Entries with model source code:
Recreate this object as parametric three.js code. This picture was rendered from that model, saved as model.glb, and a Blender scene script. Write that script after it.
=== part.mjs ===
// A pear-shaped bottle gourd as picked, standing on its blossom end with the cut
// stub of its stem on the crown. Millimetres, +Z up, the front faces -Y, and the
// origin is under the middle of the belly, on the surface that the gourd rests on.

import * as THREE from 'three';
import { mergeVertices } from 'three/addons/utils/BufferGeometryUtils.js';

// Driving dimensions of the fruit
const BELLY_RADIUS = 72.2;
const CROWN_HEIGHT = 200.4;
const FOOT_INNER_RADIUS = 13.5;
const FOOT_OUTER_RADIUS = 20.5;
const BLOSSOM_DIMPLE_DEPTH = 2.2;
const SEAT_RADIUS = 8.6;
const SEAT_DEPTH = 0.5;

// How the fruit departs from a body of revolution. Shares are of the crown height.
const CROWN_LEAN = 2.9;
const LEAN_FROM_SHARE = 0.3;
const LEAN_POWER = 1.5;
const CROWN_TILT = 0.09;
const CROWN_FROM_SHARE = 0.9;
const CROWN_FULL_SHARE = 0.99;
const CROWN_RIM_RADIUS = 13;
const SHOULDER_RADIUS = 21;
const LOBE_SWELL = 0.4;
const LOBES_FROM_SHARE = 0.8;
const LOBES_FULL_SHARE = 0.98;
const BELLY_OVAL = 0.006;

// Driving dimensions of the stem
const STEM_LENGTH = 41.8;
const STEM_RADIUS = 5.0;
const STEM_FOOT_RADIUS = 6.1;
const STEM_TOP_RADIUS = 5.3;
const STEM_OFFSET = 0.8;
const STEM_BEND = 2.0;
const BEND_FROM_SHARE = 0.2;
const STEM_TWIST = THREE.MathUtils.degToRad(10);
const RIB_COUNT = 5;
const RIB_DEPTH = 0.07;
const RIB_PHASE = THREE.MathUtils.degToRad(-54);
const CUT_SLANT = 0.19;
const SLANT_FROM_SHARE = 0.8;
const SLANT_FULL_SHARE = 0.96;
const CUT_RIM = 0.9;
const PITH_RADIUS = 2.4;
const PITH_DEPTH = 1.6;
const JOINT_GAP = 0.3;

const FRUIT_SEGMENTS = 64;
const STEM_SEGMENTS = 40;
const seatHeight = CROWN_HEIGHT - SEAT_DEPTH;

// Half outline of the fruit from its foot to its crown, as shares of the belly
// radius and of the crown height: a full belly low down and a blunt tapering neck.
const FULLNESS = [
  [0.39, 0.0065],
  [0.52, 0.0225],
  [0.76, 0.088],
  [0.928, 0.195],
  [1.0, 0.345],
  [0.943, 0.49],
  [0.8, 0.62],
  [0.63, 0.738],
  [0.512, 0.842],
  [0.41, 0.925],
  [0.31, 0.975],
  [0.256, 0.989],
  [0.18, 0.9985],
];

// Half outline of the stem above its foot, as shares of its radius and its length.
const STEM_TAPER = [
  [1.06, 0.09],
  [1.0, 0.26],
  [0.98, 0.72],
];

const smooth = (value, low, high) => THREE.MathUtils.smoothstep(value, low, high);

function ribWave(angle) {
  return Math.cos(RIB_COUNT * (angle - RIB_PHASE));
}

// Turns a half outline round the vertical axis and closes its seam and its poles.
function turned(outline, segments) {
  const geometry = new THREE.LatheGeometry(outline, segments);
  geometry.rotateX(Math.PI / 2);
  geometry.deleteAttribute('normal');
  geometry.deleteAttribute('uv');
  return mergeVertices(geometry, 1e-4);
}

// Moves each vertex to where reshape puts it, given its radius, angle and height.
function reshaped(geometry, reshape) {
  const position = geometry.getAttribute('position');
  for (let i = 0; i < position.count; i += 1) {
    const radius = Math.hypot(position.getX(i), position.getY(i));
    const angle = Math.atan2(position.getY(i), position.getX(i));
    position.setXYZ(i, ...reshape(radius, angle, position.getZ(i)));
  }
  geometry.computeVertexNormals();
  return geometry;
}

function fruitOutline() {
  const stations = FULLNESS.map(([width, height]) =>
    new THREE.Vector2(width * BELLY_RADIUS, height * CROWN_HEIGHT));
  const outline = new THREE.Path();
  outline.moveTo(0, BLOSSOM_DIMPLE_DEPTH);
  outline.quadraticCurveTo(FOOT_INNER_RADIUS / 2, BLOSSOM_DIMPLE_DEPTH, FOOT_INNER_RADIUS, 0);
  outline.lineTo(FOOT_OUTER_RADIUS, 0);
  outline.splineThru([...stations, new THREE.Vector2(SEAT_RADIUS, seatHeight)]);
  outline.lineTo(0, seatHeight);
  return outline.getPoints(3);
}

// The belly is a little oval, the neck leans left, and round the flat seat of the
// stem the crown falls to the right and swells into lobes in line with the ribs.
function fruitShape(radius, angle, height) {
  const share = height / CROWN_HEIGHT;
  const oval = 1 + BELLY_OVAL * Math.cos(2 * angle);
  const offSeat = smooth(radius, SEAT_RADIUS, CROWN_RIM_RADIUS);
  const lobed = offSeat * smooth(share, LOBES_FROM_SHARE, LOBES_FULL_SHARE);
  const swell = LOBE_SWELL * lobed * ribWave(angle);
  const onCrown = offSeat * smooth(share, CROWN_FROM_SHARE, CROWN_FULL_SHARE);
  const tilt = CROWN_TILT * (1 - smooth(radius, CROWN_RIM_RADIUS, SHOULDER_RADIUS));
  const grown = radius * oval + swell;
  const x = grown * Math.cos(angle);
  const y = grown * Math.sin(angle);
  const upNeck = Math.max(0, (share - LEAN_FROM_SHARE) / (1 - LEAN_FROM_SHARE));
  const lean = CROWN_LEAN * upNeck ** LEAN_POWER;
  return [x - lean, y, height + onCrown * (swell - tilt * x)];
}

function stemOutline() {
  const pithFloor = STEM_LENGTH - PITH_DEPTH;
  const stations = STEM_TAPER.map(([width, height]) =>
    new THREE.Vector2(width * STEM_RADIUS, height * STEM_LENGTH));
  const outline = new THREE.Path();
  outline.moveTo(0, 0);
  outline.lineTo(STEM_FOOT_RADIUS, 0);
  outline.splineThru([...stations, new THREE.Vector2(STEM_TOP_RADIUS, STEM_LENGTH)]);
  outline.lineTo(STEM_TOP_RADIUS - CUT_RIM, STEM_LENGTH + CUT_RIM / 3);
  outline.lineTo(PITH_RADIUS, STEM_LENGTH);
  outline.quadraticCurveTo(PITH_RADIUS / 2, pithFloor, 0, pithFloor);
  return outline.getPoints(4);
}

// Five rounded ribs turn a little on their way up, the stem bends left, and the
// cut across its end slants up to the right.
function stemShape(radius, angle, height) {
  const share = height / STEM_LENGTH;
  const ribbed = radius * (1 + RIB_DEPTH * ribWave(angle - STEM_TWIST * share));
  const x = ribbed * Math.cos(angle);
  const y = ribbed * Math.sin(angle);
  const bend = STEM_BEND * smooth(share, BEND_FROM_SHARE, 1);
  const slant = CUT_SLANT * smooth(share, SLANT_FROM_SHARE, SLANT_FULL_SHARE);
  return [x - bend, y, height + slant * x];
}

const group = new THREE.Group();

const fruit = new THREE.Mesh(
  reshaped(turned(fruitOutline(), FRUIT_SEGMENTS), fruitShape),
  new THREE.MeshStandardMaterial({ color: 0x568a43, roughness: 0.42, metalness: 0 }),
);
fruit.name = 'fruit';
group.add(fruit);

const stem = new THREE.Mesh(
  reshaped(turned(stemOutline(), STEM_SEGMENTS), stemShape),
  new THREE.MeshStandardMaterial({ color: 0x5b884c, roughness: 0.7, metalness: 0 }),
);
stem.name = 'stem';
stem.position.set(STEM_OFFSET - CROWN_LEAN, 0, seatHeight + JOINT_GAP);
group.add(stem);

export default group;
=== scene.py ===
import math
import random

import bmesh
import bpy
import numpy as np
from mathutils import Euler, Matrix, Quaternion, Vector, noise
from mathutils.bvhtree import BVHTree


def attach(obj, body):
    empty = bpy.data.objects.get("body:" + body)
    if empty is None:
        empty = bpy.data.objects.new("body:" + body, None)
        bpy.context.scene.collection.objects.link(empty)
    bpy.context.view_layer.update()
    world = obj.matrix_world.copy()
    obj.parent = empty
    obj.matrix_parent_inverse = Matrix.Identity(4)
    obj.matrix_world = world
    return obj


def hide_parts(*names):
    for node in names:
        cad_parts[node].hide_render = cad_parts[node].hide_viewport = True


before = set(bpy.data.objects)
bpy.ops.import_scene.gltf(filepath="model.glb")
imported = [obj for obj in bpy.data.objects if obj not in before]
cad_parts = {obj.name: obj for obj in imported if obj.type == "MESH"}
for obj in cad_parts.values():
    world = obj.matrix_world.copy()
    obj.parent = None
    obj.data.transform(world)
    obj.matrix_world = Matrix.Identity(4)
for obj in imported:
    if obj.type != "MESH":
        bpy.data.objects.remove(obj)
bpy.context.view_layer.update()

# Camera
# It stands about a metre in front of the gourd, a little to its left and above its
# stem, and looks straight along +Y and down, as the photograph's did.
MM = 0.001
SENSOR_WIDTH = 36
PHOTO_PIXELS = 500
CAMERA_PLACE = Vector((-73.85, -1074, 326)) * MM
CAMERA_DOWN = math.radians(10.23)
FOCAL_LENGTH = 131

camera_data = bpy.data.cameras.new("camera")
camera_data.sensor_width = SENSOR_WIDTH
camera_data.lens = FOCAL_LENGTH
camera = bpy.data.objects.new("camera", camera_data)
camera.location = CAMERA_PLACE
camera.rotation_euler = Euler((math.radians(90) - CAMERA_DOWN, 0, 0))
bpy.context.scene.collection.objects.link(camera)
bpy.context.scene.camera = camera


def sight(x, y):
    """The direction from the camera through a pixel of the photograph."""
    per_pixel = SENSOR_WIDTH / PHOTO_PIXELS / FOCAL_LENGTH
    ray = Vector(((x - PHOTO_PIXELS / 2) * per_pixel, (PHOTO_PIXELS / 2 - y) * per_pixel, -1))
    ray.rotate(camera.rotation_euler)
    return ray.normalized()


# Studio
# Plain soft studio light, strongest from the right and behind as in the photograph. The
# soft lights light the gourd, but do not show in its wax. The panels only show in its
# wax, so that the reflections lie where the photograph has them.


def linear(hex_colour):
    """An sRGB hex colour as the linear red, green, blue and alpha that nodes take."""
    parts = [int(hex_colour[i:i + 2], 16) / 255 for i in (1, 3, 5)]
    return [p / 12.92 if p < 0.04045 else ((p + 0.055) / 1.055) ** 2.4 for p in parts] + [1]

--

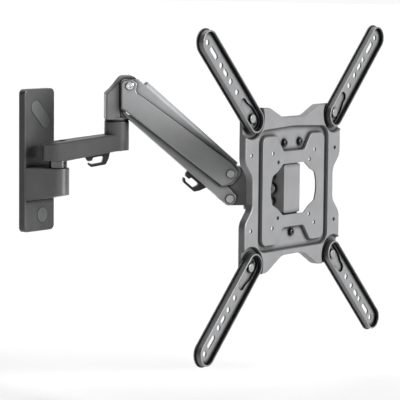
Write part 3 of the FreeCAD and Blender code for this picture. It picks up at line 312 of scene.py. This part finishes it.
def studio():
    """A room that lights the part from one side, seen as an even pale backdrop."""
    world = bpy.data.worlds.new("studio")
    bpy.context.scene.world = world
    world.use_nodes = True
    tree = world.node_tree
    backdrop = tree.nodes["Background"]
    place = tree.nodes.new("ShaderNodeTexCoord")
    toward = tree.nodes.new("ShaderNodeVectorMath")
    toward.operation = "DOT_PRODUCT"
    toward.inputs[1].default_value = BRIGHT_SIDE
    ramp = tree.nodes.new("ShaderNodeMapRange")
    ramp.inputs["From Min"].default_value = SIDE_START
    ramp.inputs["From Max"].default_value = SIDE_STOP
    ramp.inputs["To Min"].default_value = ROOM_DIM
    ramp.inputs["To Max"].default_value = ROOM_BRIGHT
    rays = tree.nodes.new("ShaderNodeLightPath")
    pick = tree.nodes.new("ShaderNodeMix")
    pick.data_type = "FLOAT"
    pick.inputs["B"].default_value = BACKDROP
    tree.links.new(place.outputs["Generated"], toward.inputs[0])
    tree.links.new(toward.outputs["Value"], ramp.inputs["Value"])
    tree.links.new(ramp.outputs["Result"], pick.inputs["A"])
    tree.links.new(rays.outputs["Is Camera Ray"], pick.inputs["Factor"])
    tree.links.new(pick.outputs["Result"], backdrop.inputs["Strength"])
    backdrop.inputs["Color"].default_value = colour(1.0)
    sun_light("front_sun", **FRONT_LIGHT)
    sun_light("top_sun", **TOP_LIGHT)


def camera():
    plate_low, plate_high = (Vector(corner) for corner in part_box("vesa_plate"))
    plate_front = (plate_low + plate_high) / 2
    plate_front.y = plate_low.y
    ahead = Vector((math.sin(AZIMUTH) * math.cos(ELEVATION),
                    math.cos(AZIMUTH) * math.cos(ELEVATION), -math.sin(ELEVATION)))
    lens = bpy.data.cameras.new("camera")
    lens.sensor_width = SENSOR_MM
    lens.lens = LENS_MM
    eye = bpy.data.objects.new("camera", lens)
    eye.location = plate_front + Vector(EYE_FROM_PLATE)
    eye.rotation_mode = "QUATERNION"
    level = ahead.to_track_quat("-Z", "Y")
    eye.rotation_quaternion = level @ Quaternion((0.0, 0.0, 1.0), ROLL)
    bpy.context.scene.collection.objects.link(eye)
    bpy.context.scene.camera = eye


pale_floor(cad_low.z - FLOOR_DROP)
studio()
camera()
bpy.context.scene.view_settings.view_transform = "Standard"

==

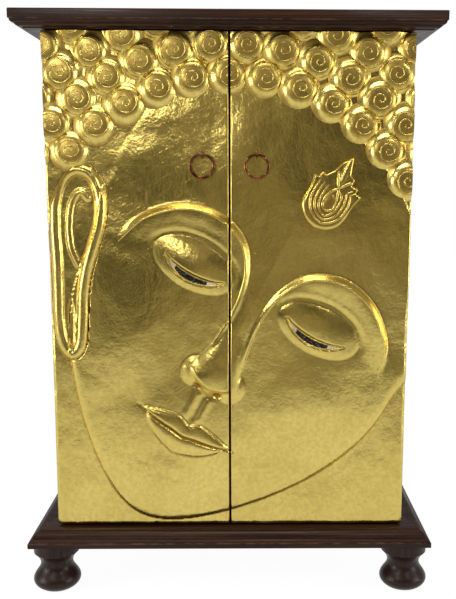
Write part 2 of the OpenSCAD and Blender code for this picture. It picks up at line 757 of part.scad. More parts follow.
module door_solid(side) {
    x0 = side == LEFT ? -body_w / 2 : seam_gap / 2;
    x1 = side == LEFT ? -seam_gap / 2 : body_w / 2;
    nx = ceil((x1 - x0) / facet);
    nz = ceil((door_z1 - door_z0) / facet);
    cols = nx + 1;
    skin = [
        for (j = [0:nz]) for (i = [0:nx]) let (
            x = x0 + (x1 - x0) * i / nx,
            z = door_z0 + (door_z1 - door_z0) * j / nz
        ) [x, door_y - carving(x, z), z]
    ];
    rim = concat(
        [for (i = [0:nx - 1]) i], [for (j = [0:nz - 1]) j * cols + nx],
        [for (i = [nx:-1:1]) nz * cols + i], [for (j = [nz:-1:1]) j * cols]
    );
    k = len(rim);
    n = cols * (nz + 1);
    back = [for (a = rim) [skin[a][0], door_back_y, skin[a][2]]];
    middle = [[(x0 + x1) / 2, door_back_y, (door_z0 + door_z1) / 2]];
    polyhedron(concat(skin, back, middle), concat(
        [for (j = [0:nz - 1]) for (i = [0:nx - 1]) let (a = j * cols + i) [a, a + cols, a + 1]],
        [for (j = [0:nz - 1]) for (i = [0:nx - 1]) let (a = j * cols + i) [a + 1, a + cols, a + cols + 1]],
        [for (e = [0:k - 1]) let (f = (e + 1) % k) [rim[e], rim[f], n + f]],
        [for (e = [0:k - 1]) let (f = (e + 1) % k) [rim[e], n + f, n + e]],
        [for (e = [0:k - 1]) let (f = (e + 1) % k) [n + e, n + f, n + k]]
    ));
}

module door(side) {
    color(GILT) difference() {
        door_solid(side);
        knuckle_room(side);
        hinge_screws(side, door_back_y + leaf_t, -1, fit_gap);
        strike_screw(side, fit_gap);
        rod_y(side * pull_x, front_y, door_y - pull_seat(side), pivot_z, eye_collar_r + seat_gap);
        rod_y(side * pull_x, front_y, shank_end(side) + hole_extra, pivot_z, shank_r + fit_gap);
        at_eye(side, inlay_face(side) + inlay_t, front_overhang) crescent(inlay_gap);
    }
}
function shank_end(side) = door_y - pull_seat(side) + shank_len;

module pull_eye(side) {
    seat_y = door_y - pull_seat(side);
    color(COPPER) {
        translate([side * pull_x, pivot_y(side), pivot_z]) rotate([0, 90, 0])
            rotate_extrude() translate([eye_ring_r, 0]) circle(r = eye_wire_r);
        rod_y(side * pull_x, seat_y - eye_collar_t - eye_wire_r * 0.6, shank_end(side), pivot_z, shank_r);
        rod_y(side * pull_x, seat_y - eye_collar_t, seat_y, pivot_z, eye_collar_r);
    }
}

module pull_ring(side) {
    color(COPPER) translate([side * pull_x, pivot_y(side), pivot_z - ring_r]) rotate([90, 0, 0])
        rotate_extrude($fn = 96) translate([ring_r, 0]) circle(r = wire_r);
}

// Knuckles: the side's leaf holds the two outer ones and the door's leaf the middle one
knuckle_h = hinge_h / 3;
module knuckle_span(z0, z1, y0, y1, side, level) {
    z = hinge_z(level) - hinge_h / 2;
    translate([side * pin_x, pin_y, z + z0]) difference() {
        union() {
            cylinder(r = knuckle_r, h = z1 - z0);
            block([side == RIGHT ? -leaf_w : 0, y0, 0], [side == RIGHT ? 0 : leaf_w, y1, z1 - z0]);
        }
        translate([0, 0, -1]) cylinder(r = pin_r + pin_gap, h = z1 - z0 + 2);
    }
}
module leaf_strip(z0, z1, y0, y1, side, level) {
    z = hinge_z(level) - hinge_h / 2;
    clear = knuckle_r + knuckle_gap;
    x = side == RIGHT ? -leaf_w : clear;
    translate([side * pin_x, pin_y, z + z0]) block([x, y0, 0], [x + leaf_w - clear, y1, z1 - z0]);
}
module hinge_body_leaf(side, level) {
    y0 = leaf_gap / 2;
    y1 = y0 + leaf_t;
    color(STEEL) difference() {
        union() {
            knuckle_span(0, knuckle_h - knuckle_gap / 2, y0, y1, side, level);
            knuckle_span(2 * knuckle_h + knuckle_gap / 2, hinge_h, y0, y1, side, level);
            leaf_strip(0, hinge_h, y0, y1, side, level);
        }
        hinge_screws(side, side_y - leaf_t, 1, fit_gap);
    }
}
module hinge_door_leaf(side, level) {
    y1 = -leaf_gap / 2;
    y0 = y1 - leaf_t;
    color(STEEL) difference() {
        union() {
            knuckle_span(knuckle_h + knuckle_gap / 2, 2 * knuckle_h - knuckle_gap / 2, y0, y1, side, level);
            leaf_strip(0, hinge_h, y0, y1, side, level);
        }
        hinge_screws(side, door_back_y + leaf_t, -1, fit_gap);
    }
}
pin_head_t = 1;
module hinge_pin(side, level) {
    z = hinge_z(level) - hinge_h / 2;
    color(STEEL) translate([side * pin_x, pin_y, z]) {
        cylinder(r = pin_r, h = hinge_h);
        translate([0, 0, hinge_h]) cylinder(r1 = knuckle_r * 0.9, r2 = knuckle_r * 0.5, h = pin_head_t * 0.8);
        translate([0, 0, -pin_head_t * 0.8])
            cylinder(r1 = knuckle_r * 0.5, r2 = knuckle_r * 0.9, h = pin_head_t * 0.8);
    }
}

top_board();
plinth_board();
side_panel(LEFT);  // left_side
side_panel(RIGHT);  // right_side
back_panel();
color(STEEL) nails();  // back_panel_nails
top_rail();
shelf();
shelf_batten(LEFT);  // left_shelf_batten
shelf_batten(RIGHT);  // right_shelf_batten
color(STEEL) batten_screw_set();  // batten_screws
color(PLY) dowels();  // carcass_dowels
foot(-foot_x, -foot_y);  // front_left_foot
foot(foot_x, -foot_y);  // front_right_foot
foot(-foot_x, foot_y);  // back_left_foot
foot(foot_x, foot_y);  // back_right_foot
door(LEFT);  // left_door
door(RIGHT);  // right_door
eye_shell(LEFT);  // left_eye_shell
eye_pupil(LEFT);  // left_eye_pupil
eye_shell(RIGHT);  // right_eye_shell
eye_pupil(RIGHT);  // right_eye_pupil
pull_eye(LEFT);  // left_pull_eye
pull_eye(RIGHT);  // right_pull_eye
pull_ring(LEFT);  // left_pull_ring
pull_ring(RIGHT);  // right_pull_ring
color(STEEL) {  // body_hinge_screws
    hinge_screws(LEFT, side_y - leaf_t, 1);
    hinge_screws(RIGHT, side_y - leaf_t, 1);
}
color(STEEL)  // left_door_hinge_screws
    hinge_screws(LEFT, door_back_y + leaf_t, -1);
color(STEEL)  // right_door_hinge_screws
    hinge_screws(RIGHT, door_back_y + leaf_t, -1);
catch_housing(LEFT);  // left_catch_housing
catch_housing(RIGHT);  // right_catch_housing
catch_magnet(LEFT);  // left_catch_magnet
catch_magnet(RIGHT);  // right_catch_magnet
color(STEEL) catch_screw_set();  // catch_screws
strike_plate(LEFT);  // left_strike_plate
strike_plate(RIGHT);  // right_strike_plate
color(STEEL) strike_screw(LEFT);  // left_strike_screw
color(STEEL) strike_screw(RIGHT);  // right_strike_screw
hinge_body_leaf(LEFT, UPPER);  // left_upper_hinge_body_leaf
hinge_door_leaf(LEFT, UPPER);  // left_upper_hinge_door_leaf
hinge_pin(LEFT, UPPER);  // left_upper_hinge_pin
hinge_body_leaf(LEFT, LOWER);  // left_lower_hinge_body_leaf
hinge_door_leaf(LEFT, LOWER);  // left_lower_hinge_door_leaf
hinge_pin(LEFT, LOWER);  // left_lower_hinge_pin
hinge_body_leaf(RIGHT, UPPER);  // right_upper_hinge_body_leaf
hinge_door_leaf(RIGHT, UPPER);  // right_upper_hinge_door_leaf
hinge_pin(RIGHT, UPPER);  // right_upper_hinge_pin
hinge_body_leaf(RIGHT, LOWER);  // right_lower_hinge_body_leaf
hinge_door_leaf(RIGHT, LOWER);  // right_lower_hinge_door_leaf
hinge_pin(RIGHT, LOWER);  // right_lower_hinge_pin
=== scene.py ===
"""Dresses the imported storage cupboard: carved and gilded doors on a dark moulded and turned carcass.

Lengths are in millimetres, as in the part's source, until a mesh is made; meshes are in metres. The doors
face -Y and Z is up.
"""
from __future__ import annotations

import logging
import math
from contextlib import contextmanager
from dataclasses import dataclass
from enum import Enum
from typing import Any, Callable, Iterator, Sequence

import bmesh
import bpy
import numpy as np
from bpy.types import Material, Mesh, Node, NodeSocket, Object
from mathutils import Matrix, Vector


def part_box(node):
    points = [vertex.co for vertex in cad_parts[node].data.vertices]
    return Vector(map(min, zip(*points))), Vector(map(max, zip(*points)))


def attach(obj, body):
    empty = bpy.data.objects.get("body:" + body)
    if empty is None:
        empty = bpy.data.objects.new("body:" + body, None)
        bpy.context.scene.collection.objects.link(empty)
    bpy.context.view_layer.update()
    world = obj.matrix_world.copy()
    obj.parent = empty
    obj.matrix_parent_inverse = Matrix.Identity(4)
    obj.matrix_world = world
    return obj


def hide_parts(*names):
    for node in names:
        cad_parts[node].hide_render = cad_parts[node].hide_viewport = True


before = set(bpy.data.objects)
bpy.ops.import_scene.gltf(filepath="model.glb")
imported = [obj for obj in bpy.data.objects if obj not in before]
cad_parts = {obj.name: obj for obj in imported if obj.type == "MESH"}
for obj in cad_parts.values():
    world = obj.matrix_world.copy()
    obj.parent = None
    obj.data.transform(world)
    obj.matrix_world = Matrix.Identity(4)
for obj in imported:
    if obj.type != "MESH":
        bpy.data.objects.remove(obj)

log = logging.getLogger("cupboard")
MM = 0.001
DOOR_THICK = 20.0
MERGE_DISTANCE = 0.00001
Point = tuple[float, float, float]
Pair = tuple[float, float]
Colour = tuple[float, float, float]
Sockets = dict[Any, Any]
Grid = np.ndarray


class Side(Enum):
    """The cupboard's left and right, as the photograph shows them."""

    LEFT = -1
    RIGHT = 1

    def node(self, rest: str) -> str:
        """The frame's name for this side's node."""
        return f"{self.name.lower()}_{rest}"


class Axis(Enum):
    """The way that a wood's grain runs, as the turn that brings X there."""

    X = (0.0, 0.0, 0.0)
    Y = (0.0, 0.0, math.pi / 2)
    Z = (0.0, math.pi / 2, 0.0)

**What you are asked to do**
Extract from the records above the lines from the one containing "Recreate this object" to the one containing "const SEAT_DEPTH = 0.5;", both lines included, exactly as they appear and with nothing else.

**Exercise solution**
Recreate this object as parametric three.js code. This picture was rendered from that model, saved as model.glb, and a Blender scene script. Write that script after it.
=== part.mjs ===
// A pear-shaped bottle gourd as picked, standing on its blossom end with the cut
// stub of its stem on the crown. Millimetres, +Z up, the front faces -Y, and the
// origin is under the middle of the belly, on the surface that the gourd rests on.

import * as THREE from 'three';
import { mergeVertices } from 'three/addons/utils/BufferGeometryUtils.js';

// Driving dimensions of the fruit
const BELLY_RADIUS = 72.2;
const CROWN_HEIGHT = 200.4;
const FOOT_INNER_RADIUS = 13.5;
const FOOT_OUTER_RADIUS = 20.5;
const BLOSSOM_DIMPLE_DEPTH = 2.2;
const SEAT_RADIUS = 8.6;
const SEAT_DEPTH = 0.5;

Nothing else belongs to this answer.